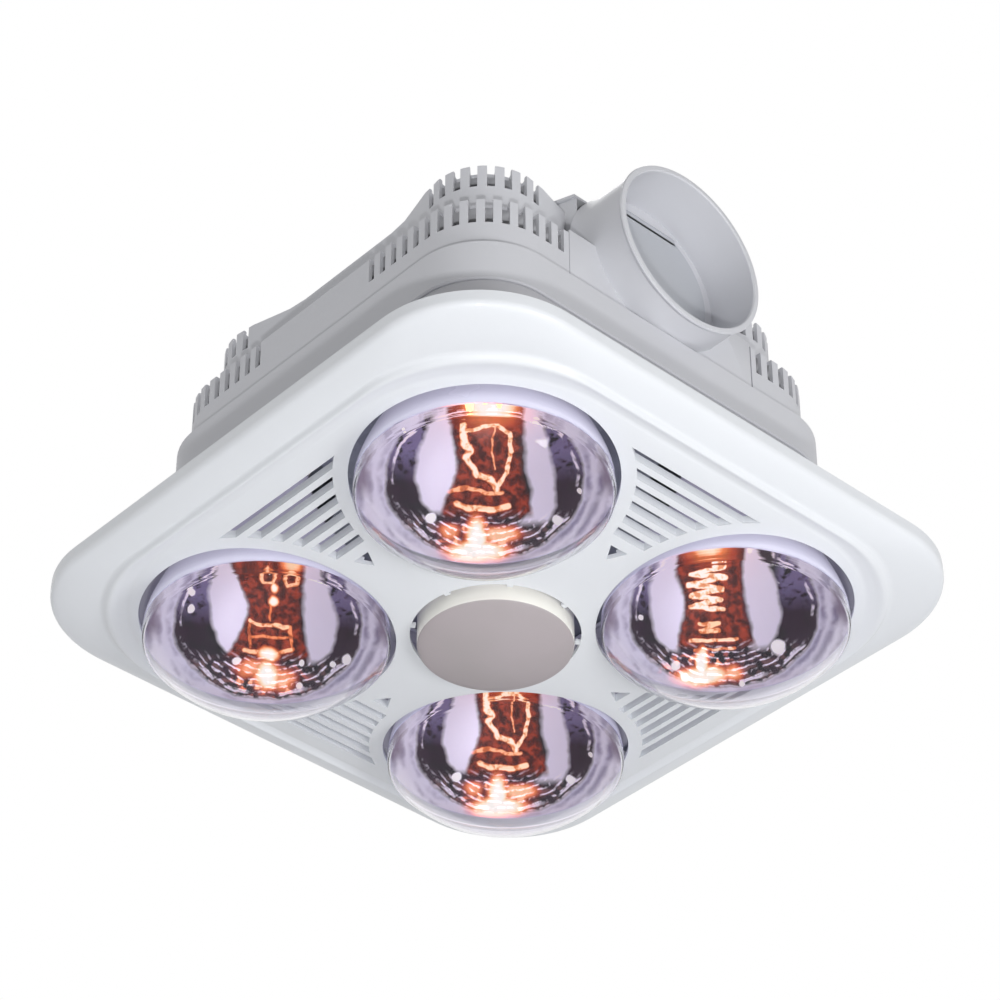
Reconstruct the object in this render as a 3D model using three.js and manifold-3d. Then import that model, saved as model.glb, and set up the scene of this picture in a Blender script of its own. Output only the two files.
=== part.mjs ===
// Bathroom ceiling heater: four infra-red reflector lamps and a centre light in a square white fascia,
// under a stepped plastic housing that holds a centrifugal exhaust fan and its duct collar.
// Millimetres, +Z up. The origin is the centre of the ceiling opening, on the face of the ceiling.
// The duct leaves towards -Y.
import * as THREE from "three";
import { mergeVertices } from "three/addons/utils/BufferGeometryUtils.js";
import Module from "manifold-3d";

const wasm = await Module();
wasm.setup();

// Shared clearances
const seatGap = 0.3; // between two pieces that rest on each other
const cutOverrun = 4; // how far a cutter passes the piece that it cuts

// Smoothness of round shapes, as counts
const fasciaArcSteps = 6;
const housingArcSteps = 5;
const lampSegments = 18;
const holderSegments = 14;
const holeSegments = 32;
const discSegments = 24;
const smallSegments = 12;
const collarSegments = 28;

// Lamps
const lampRadius = 62.5;
const lampHoleClearance = 2.5; // between a lamp and its hole in the fascia
const lampWeb = 6.98; // fascia left between a lamp's hole and the centre hole
const lampFaceRadiusShare = 1.28; // curvature of the glass face, of the lamp's radius
const lampFaceDropShare = 0.52; // how far the face hangs below the widest place, of the lamp's radius
const lampWidestDrop = 30;
const lampNeckShare = 0.264; // radius of the neck, of the lamp's radius
const neckBelowDeck = 5.3; // the glass ends this far under the deck
const glassWall = 1.2;
const capRadius = 13.2;
const capLength = 25.5;
const capThreadDepth = 1;
const capThreadCount = 2;
const capTipRadius = 4.5;
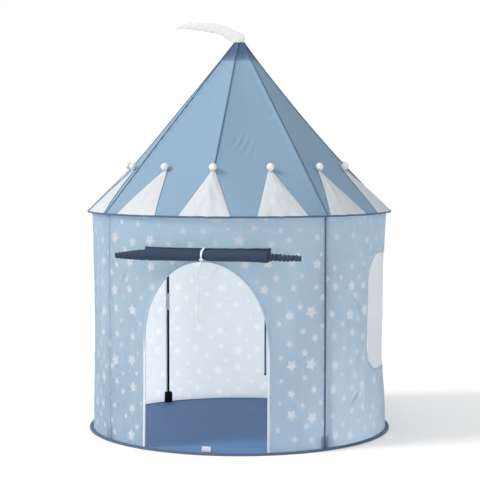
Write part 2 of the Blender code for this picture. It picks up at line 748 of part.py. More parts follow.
def make_corner(corner, bearing, tube, plastic, webbing, sleeve_cloth):
    """One of the four poles: its pocket, its wall and roof lengths, the elbow and the sleeve."""
    make_pocket(corner, bearing, webbing)
    foot = FLOOR_THICKNESS + GAP + POCKET_FLOOR + GAP
    make_pole("wall_pole", corner, bearing, (POLE_OUT, foot), (POLE_OUT, ELBOW_HEIGHT - ELBOW_BEND),
              FERRULE_HEIGHT - foot, tube)
    roof_top = roof_pole_at(HUB_BORE_ROOT) - SEAT
    make_pole("roof_pole", corner, bearing, up_roof_pole(ELBOW_BEND), up_roof_pole(roof_top),
              (roof_top - ELBOW_BEND) / 2, tube)
    bend = ((POLE_OUT, ELBOW_HEIGHT - ELBOW_BEND - ELBOW_SOCKET), (POLE_OUT, ELBOW_HEIGHT - ELBOW_BEND),
            up_roof_pole(ELBOW_BEND), up_roof_pole(ELBOW_BEND + ELBOW_SOCKET))
    make_tube("elbow_" + corner, bearing, bend, ELBOW_RADIUS, BORE, plastic)
    sleeve = (up_roof_pole(ELBOW_BEND + ELBOW_SOCKET + SLEEVE_FOOT_GAP),
              up_roof_pole(roof_pole_at(HUB_SOCKET_END) - SLEEVE_TOP_GAP))
    make_tube("roof_sleeve_" + corner, bearing, sleeve, SLEEVE_RADIUS, SLEEVE_RADIUS - SLEEVE_WALL,
              sleeve_cloth)


def make_hub(plastic):
    """A domed boss with four sockets that point down along the roof poles."""
    top = PEAK_HEIGHT - HUB_DROP
    foot = top - HUB_HEIGHT
    hub = make_turned("apex_hub", ((0, foot), (HUB_RADIUS - HUB_CHAMFER, foot),
                                   (HUB_RADIUS, foot + HUB_CHAMFER), (HUB_RADIUS, top - HUB_DOME),
                                   (HUB_TOP_RADIUS + HUB_CHAMFER, top - HUB_CHAMFER),
                                   (HUB_TOP_RADIUS, top), (0, top)), HUB_SIDES, plastic)
    tools = {"hub_sockets": (HUB_SOCKET_ROOT, HUB_SOCKET_END, HUB_SOCKET_RADIUS, "UNION"),
             "hub_bores": (HUB_BORE_ROOT, HUB_SOCKET_END + OVERRUN, BORE, "DIFFERENCE")}
    for name, (root, end, radius, operation) in tools.items():
        bars = make_bars(name, up_roof_pole(roof_pole_at(end)), up_roof_pole(roof_pole_at(root)),
                         radius, CORNERS.values())
        combine(hub, bars, operation)


def roll_axis_depth():
    """How far in front of the tent's axis the roll hangs: clear of the strip on the wall."""
    wall = -on_wall(0, ROLL_HEIGHT, 0).y
    return wall + SEAT + CURTAIN_CLOTH + ROLL_STANDOFF + ROLL_RADIUS


def scroll_point(station, across):
    """A point on the wound cloth, counted from its outer end at the back, down and forwards."""
    turn = math.tau * station / ROLL_POINTS
    radius = ROLL_RADIUS - ROLL_CLOTH / 2 - ROLL_PITCH * station / ROLL_POINTS + across
    return Vector((0, radius * math.cos(turn) - roll_axis_depth(), ROLL_HEIGHT - radius * math.sin(turn)))


def least_gap_in_roll():
    """The narrowest space between one turn and the next, from the points of their faces."""
    stations = ROLL_TURNS * ROLL_POINTS
    least = ROLL_RADIUS
    for station in range(stations - ROLL_POINTS + 1):
        inner = scroll_point(station, -ROLL_CLOTH / 2)
        for step in range(ROLL_POINTS - 1, ROLL_POINTS + 1):
            start = scroll_point(min(station + step, stations), ROLL_CLOTH / 2)
            end = scroll_point(min(station + step + 1, stations), ROLL_CLOTH / 2)
            if start == end:
                continue
            along = (end - start).normalized()
            least = min(least, ((inner - start) - along * (inner - start).dot(along)).length)
    return least


def make_curtain(cloth):
    """The heading sewn to the wall, the short strip that hangs from it, and the roll."""
    half = math.degrees(math.asin(CURTAIN_HALF / WALL_RADIUS))
    wall_sheet("curtain_heading", (-half, half), (HEADING_FOOT, HEADING_TOP),
               SEAT, SEAT + HEADING_DEPTH, cloth)
    wall_sheet("door_curtain", (-half, half), (ROLL_HEIGHT - CURTAIN_TUCK, HEADING_FOOT - SEAT),
               SEAT, SEAT + CURTAIN_CLOTH, cloth)
    stations = ROLL_TURNS * ROLL_POINTS
    faces = []
    for across in (ROLL_CLOTH / 2, -ROLL_CLOTH / 2):
        grid = []
        for station in range(stations + 1):
            share = station / stations
            centre = scroll_point(station, across)
            left = Vector((-mix(CURTAIN_HALF, ROLL_LEFT, share), 0, 0))
            right = Vector((mix(CURTAIN_HALF, ROLL_RIGHT, share), 0, 0))
            grid.append([centre + left, centre + right])
        faces.append(grid)
    make_sheet("door_roll", faces[0], faces[1], cloth)
    print("door_roll: least gap between its turns %.2f mm" % (1000 * least_gap_in_roll()))


def make_roll_tie(tape):
    """A band from the wall over the heading and round the front of the roll, with its knot."""
    centre = Vector((0, -roll_axis_depth(), ROLL_HEIGHT))
    reach = ROLL_RADIUS + SEAT
    heading_face = SEAT + HEADING_DEPTH + SEAT
    path = [on_wall(0, HEADING_TOP + BAND_ABOVE, SEAT), on_wall(0, HEADING_TOP + SEAT, SEAT),
            on_wall(0, HEADING_TOP + SEAT, heading_face)]
    for bearing in range(BAND_START, BAND_END + 1, BAND_STEP):
        turn = math.radians(bearing)
        path.append(centre + Vector((0, math.cos(turn), math.sin(turn))) * reach)
    outer = [point + Vector((0, along.z, -along.y)) * stretch * BAND_THICKNESS
             for point, (along, stretch) in zip(path, directions(path))]
    faces = []
    for line in (outer, path):
        faces.append([[point + Vector((side * BAND_HALF, 0, 0)) for side in (-1, 1)] for point in line])
    band = make_sheet("tie_band", faces[0], faces[1], tape)
    turn = math.radians(KNOT_BEARING)
    out = Vector((0, math.cos(turn), math.sin(turn)))
    knot = centre + out * (reach + GAP + KNOT_RADIUS)
    combine(band, make_ball("tie_knot", knot, KNOT_RADIUS), "UNION")


def smooth_route(points, between):
    """Points on one smooth curve that passes through all the points of a route."""
    route = [Vector(point) for point in points]
    route = [2 * route[0] - route[1]] + route + [2 * route[-1] - route[-2]]
    curve = []
    for before, start, end, after in zip(route, route[1:], route[2:], route[3:]):
        for step in range(between):
            t = step / between
            curve.append((2 * start + (end - before) * t
                          + (2 * before - 5 * start + 4 * end - after) * t ** 2
                          + (3 * start - before - 3 * end + after) * t ** 3) / 2)
    return curve + [route[-2]]


def make_tie_tail(cord, tape):
    """The loose end of the tie, and the small knot that finishes it."""
    points = smooth_route(TIE_TAIL_ROUTE, TAIL_POINTS_BETWEEN)
    curve = bpy.data.curves.new("tie_tail", "CURVE")
    curve.dimensions = "3D"
    curve.bevel_depth = TAIL_RADIUS
    curve.bevel_resolution = 2
    curve.use_fill_caps = True
    spline = curve.splines.new("POLY")
    spline.points.add(len(points) - 1)
    for spot, point in zip(spline.points, points):
        spot.co = (*point, 1)
    curve.materials.append(cord)
    bpy.context.scene.collection.objects.link(bpy.data.objects.new("tie_tail", curve))
    make_ball("tie_end_knot", points[-1] - UP * (GAP + END_KNOT_RADIUS), END_KNOT_RADIUS, tape)


def make_inner_tie(tape):
    """A ribbon that hangs from the inside of the doorway's right edge, knotted at its foot."""
    back = -CLOTH - SEAT - TAPE - SEAT
    ribbon = wall_sheet("inner_tie", INNER_TIE_BEARINGS, (INNER_TIE_FOOT, INNER_TIE_TOP),
                        back - INNER_TIE_THICKNESS, back, tape)
    middle = sum(INNER_TIE_BEARINGS) / 2
    centre = on_wall(middle, INNER_TIE_FOOT, back - INNER_KNOT_RADIUS - GAP)
    combine(ribbon, make_ball("inner_knot", centre, INNER_KNOT_RADIUS), "UNION")


def make_pennant(cloth):
    """A soft double pennant that stands up from the peak and bends over to one side."""
    foot = PEAK_HEIGHT + GAP + CAP_THICKNESS + GAP
    out = around(PENNANT_BEARING, 1, 0)
    side = around(PENNANT_BEARING + 90, 1, 0)
    mesh = bmesh.new()
    rings = []
    for along, up, width, tipped in PENNANT_SECTION_SHARES:
        centre = out * PENNANT_REACH * along + UP * (foot + PENNANT_RISE * up)
        turn = tipped * math.pi / 2
        across = UP * math.sin(turn) - out * math.cos(turn)
        half = PENNANT_WIDTH * width / 2
        thick = mix(PENNANT_FOOT_THICKNESS, PENNANT_TIP_THICKNESS, along) / 2
        edge = thick * PENNANT_EDGE_SHARE
        section = ((half, edge), (0, thick), (-half, edge), (-half, -edge), (0, -thick), (half, -edge))
        rings.append([mesh.verts.new(centre + across * far + side * near) for far, near in section])
    join_rings(mesh, rings)
    mesh.faces.new(rings[0])
    mesh.faces.new(rings[-1])
    make_object("pennant", mesh, cloth)


def main():
    for leftover in list(bpy.data.objects):
        bpy.data.objects.remove(leftover, do_unlink=True)
    printed = make_material("printed_wall_cloth", (0.40, 0.55, 0.73), 0.8)
    roofing = make_material("roof_cloth", (0.30, 0.43, 0.57), 0.8)
    lining = make_material("lining_cloth", (0.22, 0.33, 0.48), 0.8)
    navy = make_material("curtain_cloth", (0.05, 0.08, 0.15), 0.8)
    floor_cloth = make_material("floor_cloth", (0.10, 0.18, 0.33), 0.8)
    binding = make_material("binding_tape", (0.05, 0.09, 0.19), 0.75)
    white = make_material("white_cloth", (0.80, 0.81, 0.83), 0.85)
    cream = make_material("cream_tape", (0.74, 0.73, 0.68), 0.8)
    net = make_material("window_net", (0.65, 0.67, 0.69), 0.7)
    webbing = make_material("black_webbing", (0.02, 0.02, 0.02), 0.8)
    tube = make_material("black_pole", (0.015, 0.015, 0.017), 0.4)
    plastic = make_material("black_plastic", (0.02, 0.02, 0.022), 0.45)
    steel = make_material("spring_steel", (0.45, 0.46, 0.47), 0.4, 1.0)

    make_floor(floor_cloth, white)
    make_hoop_and_binding("base", 0, BASE_REACH, steel, binding)
    eave = make_hoop_and_binding("eave", EAVE_HEIGHT, EAVE_REACH, steel, binding)
    combine(eave, make_bunting(), "UNION")
    eave.name = "eave_binding_with_bunting"
    make_wall(printed, binding)
    make_door_binding(cream)
    make_nets(net)
    make_roof(roofing, lining, white)
    for corner, bearing in CORNERS.items():
        make_corner(corner, bearing, tube, plastic, webbing, lining)
    make_hub(plastic)
    make_curtain(navy)
    make_roll_tie(cream)
    make_tie_tail(cream, cream)
    make_inner_tie(lining)
    make_pennant(white)


main()
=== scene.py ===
"""The looks of the round play tent: its cloth, tapes, bunting, poles and rolled-up curtain.

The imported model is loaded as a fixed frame, and each piece is made round it in metres. A
bearing is an angle in degrees round the tent, from the doorway at -Y towards +X. A share
runs from 0 at the foot of the wall to 1 at the eave, and a rise from 0 at the eave to 1 at
the peak.
"""

import math

import bmesh
import bpy
from bpy.props import FloatProperty, FloatVectorProperty, PointerProperty
from mathutils import Matrix, Vector, noise


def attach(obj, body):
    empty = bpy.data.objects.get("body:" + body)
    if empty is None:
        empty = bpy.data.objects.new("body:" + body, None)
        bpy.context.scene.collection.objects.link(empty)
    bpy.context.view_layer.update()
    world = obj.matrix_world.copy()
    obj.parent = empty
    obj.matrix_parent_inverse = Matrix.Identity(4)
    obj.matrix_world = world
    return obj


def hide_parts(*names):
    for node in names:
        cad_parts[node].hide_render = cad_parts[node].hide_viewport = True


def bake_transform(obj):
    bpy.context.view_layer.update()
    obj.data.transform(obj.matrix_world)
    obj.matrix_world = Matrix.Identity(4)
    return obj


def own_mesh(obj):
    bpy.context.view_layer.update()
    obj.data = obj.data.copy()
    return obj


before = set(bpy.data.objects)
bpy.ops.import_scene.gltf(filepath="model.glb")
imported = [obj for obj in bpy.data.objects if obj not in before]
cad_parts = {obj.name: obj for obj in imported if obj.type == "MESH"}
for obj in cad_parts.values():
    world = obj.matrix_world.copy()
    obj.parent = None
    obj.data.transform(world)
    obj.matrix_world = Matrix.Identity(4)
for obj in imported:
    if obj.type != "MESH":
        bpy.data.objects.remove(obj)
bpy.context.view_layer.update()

bl_info = {
    "name": "Round play tent",
    "version": (1, 0, 0),
    "blender": (4, 5, 0),
    "location": "3D View > Sidebar > Tent",
    "description": "Dresses the frame of a round play tent with cloth, tapes, poles and bunting",
    "category": "Object",
}

UP = Vector((0, 0, 1))

# Wall, as the frame has it
WALL_RADIUS = 0.486
WAIST = 0.012
SIDE_WAIST = 0.0088
WALL_FOOT = 0.0063
WALL_TOP = 0.7157
PANELS = {"front": 0, "right": 90, "back": 180, "left": 270}
CORNERS = {"front_right": 45, "back_right": 135, "back_left": 225, "front_left": 315}
CELL = 0.0055
LINING_GAP = 0.0003

# How thick each piece of cloth is drawn, and the wall of the elbows
THICKNESS = {
    "floor": 0.0036, "tag": 0.0009, "net": 0.0004, "lining": 0.0007, "flag": 0.0013,
    "elbow": 0.0014, "sleeve": 0.0007, "strip": 0.0007, "roll": 0.0009,
}

# Roof, as the frame has it
ROOF_FOOT_RADIUS = 0.496
ROOF_FOOT_HEIGHT = 0.7223
PEAK_RADIUS = 0.0165
PEAK_HEIGHT = 1.272
GORE = 45
GORES = 8
FLAT_SHARE = 0.4
ROOF_RUN = ROOF_FOOT_RADIUS - PEAK_RADIUS
ROOF_RISE = PEAK_HEIGHT - ROOF_FOOT_HEIGHT
ROOF_PITCH = math.atan2(ROOF_RISE, ROOF_RUN)
ROOF_SLOPE = math.hypot(ROOF_RUN, ROOF_RISE)
LINED_FROM = 0.885
LINED_TO = 0.985
PIPING_DEPTH = 0.0017

# Doorway and windows
DOOR_CENTRE = -0.008
DOOR_HALF = 0.195
DOOR_SPRING = 0.334
DOOR_TOP = 0.584
WINDOW_BEARINGS = {"right": 90, "left": 270}
WINDOW_HALF = 0.165
WINDOW_SILL = 0.22
WINDOW_HEAD = 0.59
WINDOW_CORNER = 0.08
NET_HEM = 0.012
NET_SEWN = 0.006
RIBBON_FOOT = 0.246
RIBBON_TOP = 0.415
RIBBON_BESIDE = 0.68
RIBBON_HALF = 0.35

# Floor, its tag and the bindings
TAG_HALF = 0.014
TAG_HEIGHT = 0.016
BINDING_HALF = 0.0029
BASE_REACH = 0.0133
EAVE_REACH = 0.0163
EAVE_BINDING_FOOT = 0.716

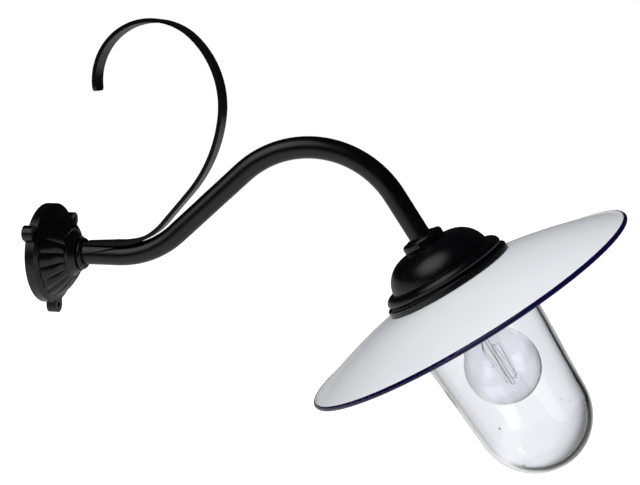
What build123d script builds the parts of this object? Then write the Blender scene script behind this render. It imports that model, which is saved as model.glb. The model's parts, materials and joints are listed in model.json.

════════════════════

Give again the run of lines that opens at the line with "make_floor(floor_cloth, white)" and closes at the line with "import math", exactly, and only that run.

    make_floor(floor_cloth, white)
    make_hoop_and_binding("base", 0, BASE_REACH, steel, binding)
    eave = make_hoop_and_binding("eave", EAVE_HEIGHT, EAVE_REACH, steel, binding)
    combine(eave, make_bunting(), "UNION")
    eave.name = "eave_binding_with_bunting"
    make_wall(printed, binding)
    make_door_binding(cream)
    make_nets(net)
    make_roof(roofing, lining, white)
    for corner, bearing in CORNERS.items():
        make_corner(corner, bearing, tube, plastic, webbing, lining)
    make_hub(plastic)
    make_curtain(navy)
    make_roll_tie(cream)
    make_tie_tail(cream, cream)
    make_inner_tie(lining)
    make_pennant(white)


main()
=== scene.py ===
"""The looks of the round play tent: its cloth, tapes, bunting, poles and rolled-up curtain.

The imported model is loaded as a fixed frame, and each piece is made round it in metres. A
bearing is an angle in degrees round the tent, from the doorway at -Y towards +X. A share
runs from 0 at the foot of the wall to 1 at the eave, and a rise from 0 at the eave to 1 at
the peak.
"""

import math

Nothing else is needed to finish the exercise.